Do ponto de vista dos Baileys ele simplesmente desapareceu.
Mas não do seu. Levou alguns segundos para recuperar o fôlego. Então, cautelosamente, soltou-se da roseira com a qual ficara quase que irrevocavelmente entrelaçado, tomando mentalmente nota de nunca mais encomendar ajardinamento que incluísse plantas com espinhos, e olhou em volta.
Estava do lado de fora da casa. O volume compacto da sala do andar térreo elevava-se ao seu lado. Aparentemente, caíra do telhado.
Dobrou a esquina da casa correndo, abriu a porta da frente, com violência, e subiu correndo as escadas. — Homer! — chamou. — Sra. Bailey! Encontrei uma saída!

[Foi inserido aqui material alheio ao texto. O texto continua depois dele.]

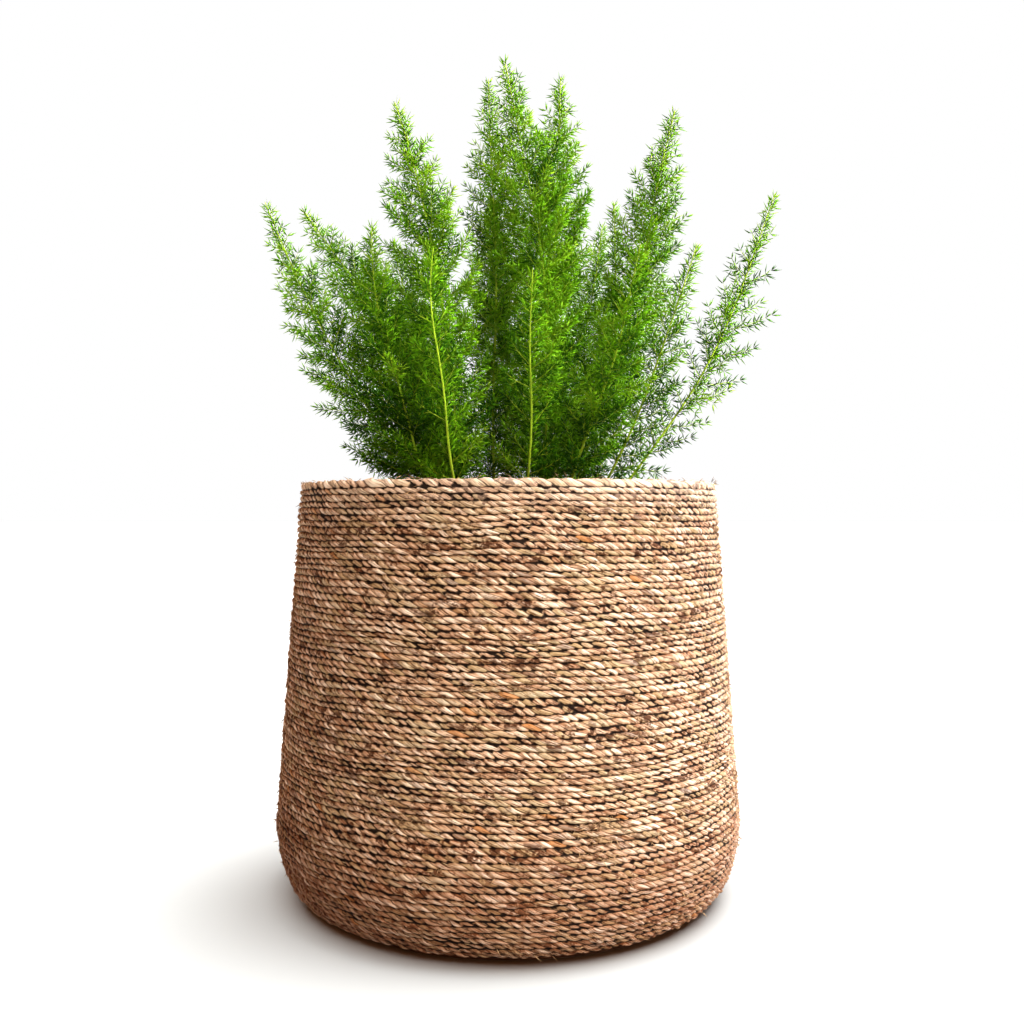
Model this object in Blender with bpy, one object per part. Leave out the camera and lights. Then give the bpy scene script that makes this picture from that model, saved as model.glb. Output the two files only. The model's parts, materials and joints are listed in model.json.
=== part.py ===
"""Foxtail fern growing in a tapered planter wound with twisted seagrass cord.

The planter stands on the XY plane with its axis on Z, and is seen from -Y in its usual view.
A moulded shell carries the cord winding outside and the potting mix inside, and each leafy
stem of the plant stands in a hole of its own in the mix. All lengths are in metres.
"""

import math
import random
from dataclasses import dataclass

import bmesh
import bpy
from mathutils import Matrix, Vector
from mathutils.kdtree import KDTree

GAP = 0.0003
SMOOTH_ANGLE = math.radians(40)

# Planter outline: a straight taper above the belly and a quarter ellipse below it
POT_HEIGHT = 0.344
RIM_RADIUS = 0.178
BELLY_RADIUS = 0.198
BELLY_HEIGHT = 0.064
FOOT_RADIUS = 0.168
ROUND_SEGMENTS = 32

# Winding: a cord layer with ridges larger than life, hooked over the rim of the shell
WINDING_THICKNESS = 0.0055
RIDGE_COUNT = 22
RIDGE_DEPTH = 0.0022
LIP_HEIGHT = 0.0055
LIP_ROUND = 0.002

# Shell: a moulded cup on a base plate whose edge shows below the winding
SHELL_THICKNESS = 0.003
PLATE_RADIUS = 0.1705
PLATE_THICKNESS = 0.004
PLATE_CHAMFER = 0.001
FLOOR_HEIGHT = 0.0075

# Potting mix: a low mound, with a hole for each stem
MIX_TOP = 0.312
MIX_FALL = 0.007
MOUND_RINGS = 3
HOLE_DEPTH = 0.025
HOLE_RADIUS = 0.0023
HOLE_MOUTH = 0.008
HOLE_SIDES = 6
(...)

Bailey pareceu mais aborrecido do que contente em vê-lo. — O que foi que aconteceu com você?
— Caí para fora. Estive do lado de fora da casa. Vocês podem fazer isso com a mesma facilidade — apenas atravessem essas portas-janelas. Cuidado com a roseira, talvez tenhamos que construir outra escada.

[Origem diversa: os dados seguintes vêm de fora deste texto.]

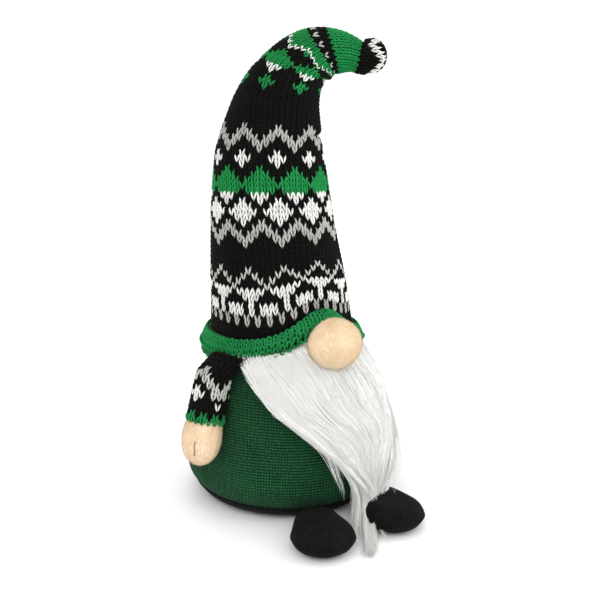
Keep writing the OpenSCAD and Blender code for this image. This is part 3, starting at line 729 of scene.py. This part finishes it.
class GNOME_OT_body(GnomeOperator, Operator):
    """Sews the fine-knit body bag, its base panel and the seam thread"""
    bl_idname = "gnome.body"
    bl_label = "Body and base"

    def execute(self, context):
        settings = context.scene.gnome_body
        around = 192
        turn = np.arange(around + 1) * 2 * math.pi / around + math.pi
        rows, cloth = [], []
        length = 0.0
        heights = np.concatenate([np.linspace(12.1, 28, 14), np.linspace(30, 136, 54)])
        before = None
        for z in heights:
            radius = float(cover_radius(z))
            if before is not None:
                length += math.hypot(z - before[0], radius - before[1])
            before = (z, radius)
            wave = np.sin(turn * 17 + 2 * np.sin(turn * 3)) * 1.1 * smooth(100, 134, z)
            fold = 0.9 * np.sin(turn * 5 + z / 26) * smooth(20, 60, z) * smooth(136, 90, z)
            seam = sum(-settings.seam_depth / MM * np.exp(-((np.degrees(turn) % 360 - at) / 1.4) ** 2) for at in (279, 81))
            place = round_body(radius + wave + fold + seam * smooth(12, 24, z), turn, z)
            place[:, :2] += (0.5 * ripple(place, 34, 5) * smooth(14, 30, z))[:, None] * place[:, :2] / radius
            rows.append(place)
            cloth += [(BELLY * (t - 2 * math.pi) * MM * (0.45 + 0.55 * radius / BELLY), length * MM) for t in turn]
        points, faces = grid(rows, round_way=False)
        top = len(points)
        points = np.vstack([points, [(0, 0, NECK_HEIGHT - 0.3)]])
        start = (len(rows) - 1) * (around + 1)
        faces += [(start + i, start + i + 1, top) for i in range(around)]
        cover = mesh_object("body_bag", points, faces, material=stuff("fine knit"))
        put_map(cover, cloth + [(0, length * MM)])
        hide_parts("body_cover", "body_filling")
        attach(cover, "torso")

        turn = np.arange(120) * 2 * math.pi / 120
        low = [round_body(BASE_FLAT * share, turn, 0.0) for share in (0.15, 0.5, 0.8, 0.97)]
        side = [round_body(BASE_FLAT + (BASE_SEAM - BASE_FLAT) * math.sqrt(1 - (1 - z / SEAM_HEIGHT) ** 2), turn, z)
                for z in (0.3, 1.2, 2.6, 4.5, 7, 9.5, 12)]
        points, faces = grid(low + side + [round_body(BASE_SEAM - 2.0, turn, 12.6)], cap_low=True)
        points, faces = points, [tuple(f) for f in faces]
        panel = mesh_object("base_felt", points, faces, material=stuff("base felt"))
        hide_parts("base_panel")
        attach(panel, "torso")

        loops, count = [], 150
        for k in range(count):
            a = 2 * math.pi * k / count
            path = [round_body(np.array(r), np.array(a + d), np.array(z)) for r, d, z in (
                (79.7, -0.006, 10.2), (81.2, -0.002, 11.2), (82.0, 0.003, 12.6), (82.2, 0.010, 14.2), (81.4, 0.016, 15.2))]
            loops.append(tube(path, (0.25, 0.4, 0.45, 0.4, 0.25), 5))
        seam = joined_tubes("base_overlock", loops, stuff("dark thread"))
        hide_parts("base_seam_piping")
        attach(seam, "torso")
        return {"FINISHED"}


class GNOME_OT_nose(GnomeOperator, Operator):
    """Stuffs the fleece nose"""
    bl_idname = "gnome.nose"
    bl_label = "Nose"

    def execute(self, context):
        rows = []
        turn = np.arange(56) * 2 * math.pi / 56
        for k in range(1, 40):
            polar = math.pi * k / 40
            ring = np.stack([np.cos(turn) * math.sin(polar) * 21.8, -np.sin(turn) * math.sin(polar) * 20.6,
                             0 * turn - math.cos(polar) * 20.2], -1)
            rows.append(NOSE_CENTRE + ring * (1 + 0.018 * ripple(ring, 30, 8))[:, None])
        points, faces = grid(rows, cap_low=True, cap_high=True)
        ball = mesh_object("nose ball", points, [tuple(reversed(f)) for f in faces])
        piece = napped(ball, "nose_fleece", 1.2, 0.11, 2.2, 31, "beige fleece", lean=0.9)
        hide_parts("nose_cover", "nose_filling")
        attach(piece, "torso")
        return {"FINISHED"}


# ---------------------------------------------------------------- beard
# Height, distance off the body, left and right edge in degrees from the front, and half thickness
BEARD_FALL = (
    (136.5, 1, -64, 50, 3), (127, 5, -56, 60, 6), (114, 9, -45, 60, 8), (98, 11, -34, 57, 9), (80, 12, -19, 53, 9),
    (64, 11, -9, 46, 8.5), (50, 10, -3, 32, 8), (36, 9, 4, 26, 6.5), (24, 9, 7, 20, 5))
# The tip lies on the floor: place, half width, half thickness
BEARD_TIP = (((16, -103, 14), 5.5, 4), ((8, -114, 7), 3.6, 2.4), ((0, -127, 4), 2.2, 1.4),
             ((-8, -140, 2.6), 1.2, 0.8), ((-14, -150, 1.6), 0.5, 0.4))
ROOT_LIFT = 18.0


def beard_place(down, across, depth):
    """A place in the beard: down from 0 at its roots to 1 at its tip, across and depth from -1 to 1."""
    places = []
    for k, (z, off, left, right, thick) in enumerate(BEARD_FALL):
        arc = math.radians((left + right) / 2 + across * (right - left) / 2)
        thin = 1 - 0.75 * float(smooth(18, 58, math.degrees(arc)))
        radius = float(cover_radius(z)) + 2.0 + (off - 2.0 + depth * thick) * thin
        lift = ROOT_LIFT * math.exp(-(math.degrees(arc) / 24) ** 2) * max(0.0, 1 - k / 3)
        places.append((radius * math.sin(arc), -radius * math.cos(arc), z + lift))
    for (x, y, z), half, thick in BEARD_TIP:
        places.append((x + across * half, y - depth * thick * 0.3, max(1.2, z + depth * thick)))
    places = np.array(places)
    steps = np.concatenate([[0], np.cumsum(np.linalg.norm(np.diff(places, axis=0), axis=1))])
    at = down * steps[-1]
    return np.stack([np.interp(at, steps, places[:, k]) for k in range(3)], -1)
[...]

— Como foi que voltou a entrar?
— Pela porta da frente.
— Então sairemos da mesma maneira. Venha, querida. — Bailey enfiou, resolutamente, o chapéu na cabeça e desceu as escadas com passo firme, a esposa agarrada ao seu braço.

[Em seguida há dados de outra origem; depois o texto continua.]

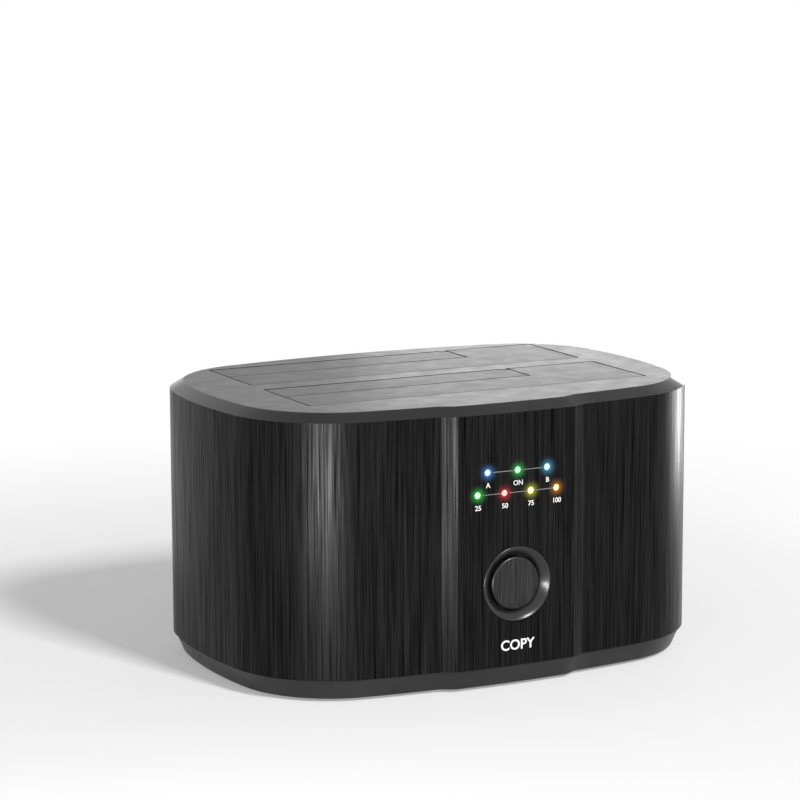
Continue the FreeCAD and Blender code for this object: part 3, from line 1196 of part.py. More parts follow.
def make_screws():
    case = []
    for index, (x, y) in enumerate(TOWERS):
        case.append(make_screw(f"case_screw_{index}", x, y, "foot_standoff + case_head_sink",
                               "case_screw_radius", "case_screw_head", "case_head_height",
                               "case_screw_length", True))
    grouped("base_screws", case)
    board = []
    for index, (x, y) in enumerate(STANDOFFS):
        board.append(make_screw(f"board_screw_{index}", x, y, BOARD_TOP, "small_screw_radius",
                                "small_screw_head", "small_head_height", "small_screw_length", False))
    grouped("board_screws", board)
    well = []
    for index, (x, y) in enumerate(EARS):
        well.append(make_screw(f"well_screw_{index}", x, y, f"{COLLAR_FOOT} - well_wall",
                               "small_screw_radius", "small_screw_head", "small_head_height",
                               "small_screw_length - 0.3", True))
    grouped("well_screws", well)
    upright_screws = []
    for index, x in enumerate(("-front_screw_x", "front_screw_x")):
        head = doc.addObject("Part::Prism", f"front_screw_head_{index}")
        bind(head, Circumradius="small_screw_head", Height="small_head_height")
        shank = doc.addObject("Part::Prism", f"front_screw_shank_{index}")
        bind(shank, Circumradius="small_screw_radius", Height="small_screw_length - 0.3")
        for piece, start, turn in ((head, FRONT_BOARD_BACK, -90), (shank, FRONT_BOARD_BACK, 90)):
            piece.Polygon = 8
            piece.Placement = Placement(Vector(), Rotation(Vector(1, 0, 0), turn))
            bind(piece, Placement__Base__x=x, Placement__Base__y=start, Placement__Base__z="front_screw_z")
        upright_screws.append(fused(f"front_screw_{index}", [head, shank]))
    grouped("front_board_screws", upright_screws)


def check_and_write():
    doc.recompute()
    faults = [item.Name for item in doc.Objects if "Invalid" in item.State or "Error" in item.State]
    if faults:
        raise RuntimeError("features failed: " + ", ".join(faults))
    for item in doc.Objects:
        if item.TypeId == "PartDesign::Pocket":
            before = item.BaseFeature.Shape.Volume
            if item.Shape.Volume > before - 0.01:
                raise RuntimeError(f"{item.Name} cuts nothing")
    os.makedirs("parts", exist_ok=True)
    for item in NODES:
        shape = item.Shape
        if shape.isNull() or not shape.isValid():
            raise RuntimeError(f"{item.Label} has no valid shape")
        shape.exportStep(f"parts/{item.Label}.step")
        print(f"{item.Label:26s} solids {len(shape.Solids)}  volume {shape.Volume:10.2f}")


make_top_cover()
make_outer_sleeve()
make_base_tray()
for bay in BAYS:
    make_well(bay)
    make_large_flap(bay)
    make_small_flap(bay)
    make_pin(bay, "large")
    make_pin(bay, "small")
    make_torsion_spring(bay)
    make_sata_socket(bay)
    make_sata_contacts(bay)
make_main_board()
make_front_board()
make_board_parts()
make_button_ring()
make_copy_button()
make_tact_switch()
for label, x, z in LIGHTS:
    make_light(label, x, z)
make_usb_socket()
make_dc_jack()
make_power_switch()
make_feet()
make_screws()
check_and_write()
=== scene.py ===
import json
import math
import bpy
import bmesh
from mathutils import Matrix, Vector


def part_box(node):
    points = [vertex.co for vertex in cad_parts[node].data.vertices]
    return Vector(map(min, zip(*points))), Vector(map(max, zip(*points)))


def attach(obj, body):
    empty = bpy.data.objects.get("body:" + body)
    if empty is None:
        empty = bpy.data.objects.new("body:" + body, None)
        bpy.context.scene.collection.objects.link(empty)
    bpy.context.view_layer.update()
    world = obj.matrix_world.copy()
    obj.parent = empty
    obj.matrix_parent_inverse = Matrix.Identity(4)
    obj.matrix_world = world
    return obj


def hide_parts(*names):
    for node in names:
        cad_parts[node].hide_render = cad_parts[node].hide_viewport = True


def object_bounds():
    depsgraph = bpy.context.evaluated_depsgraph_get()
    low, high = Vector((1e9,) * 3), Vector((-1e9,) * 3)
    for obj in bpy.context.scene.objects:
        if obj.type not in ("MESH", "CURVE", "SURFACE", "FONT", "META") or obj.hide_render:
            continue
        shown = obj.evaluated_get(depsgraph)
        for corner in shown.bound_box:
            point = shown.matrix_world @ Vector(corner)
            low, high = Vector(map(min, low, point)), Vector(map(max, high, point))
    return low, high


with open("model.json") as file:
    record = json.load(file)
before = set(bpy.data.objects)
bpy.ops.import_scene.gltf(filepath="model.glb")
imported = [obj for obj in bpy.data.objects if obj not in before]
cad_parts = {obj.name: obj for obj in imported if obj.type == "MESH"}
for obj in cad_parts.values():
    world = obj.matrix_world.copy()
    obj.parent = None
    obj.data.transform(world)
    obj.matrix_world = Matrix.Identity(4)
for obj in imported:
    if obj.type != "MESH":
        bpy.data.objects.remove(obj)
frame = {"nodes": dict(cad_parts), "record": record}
cad_low, cad_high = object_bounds()
nodes = frame["nodes"]
body_of_node = {name: body
                for body, names in frame["record"]["behaviour"]["bodies"].items()
                for name in names}
slot_of_node = {row["node"]: row["material_slot"] for row in frame["record"]["subparts"]}
MM = 0.001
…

Teal encontrou-os na saleta. — Eu podia ter-lhes dito que isso não funcionaria — observou. — Agora, eis o que devemos fazer: do modo como vejo as coisas, numa figura quadridimensional, um homem tridimensional tem duas escolhas cada vez que cruza uma linha de junção, como uma parede ou um limiar. Comumente, ele fará uma volta de noventa graus na quarta dimensão, só que não sentirá isso nas suas três dimensões. Olhem. — Teal atravessou a mesma janela pela qual caíra há poucos momentos. Atravessou-a e chegou à sala de jantar, bem onde estava, ainda falando.
— Observei onde ia e cheguei onde tencionava. — Voltou para a saleta. — Da outra vez não prestei atenção, desloquei-me através do espaço normal e caí para fora da casa. Deve ser um caso de orientação subconsciente.
— Detestaria ter de depender de orientação subconsciente quando saio de manhã para apanhar o jornal.
— Você não terá de fazê-lo; tornar-se-á automático. Bem, para sair da casa, desta vez — Sra. Bailey, se a senhora ficar de pé aqui, com as costas para a janela e pular para trás, tenho absoluta certeza de que a senhora aterrissará no jardim.
O rosto da Sra. Bailey expressava sua opinião sobre Teal e suas idéias. — Homer Bailey — disse ela com voz esganiçada, —, você vai ficar parado aí e deixar que ele sugira uma coisa des...
— Mas, Sra. Bailey — tentou explicar Teal —, podemos amarrar uma corda na senhora e baixá-la fácil.
— Esqueça, Teal — interrompeu Bailey, bruscamente. — Vamos ter de encontrar coisa melhor do que essa. Nem a Sra. Bailey nem eu estamos em condições de pular.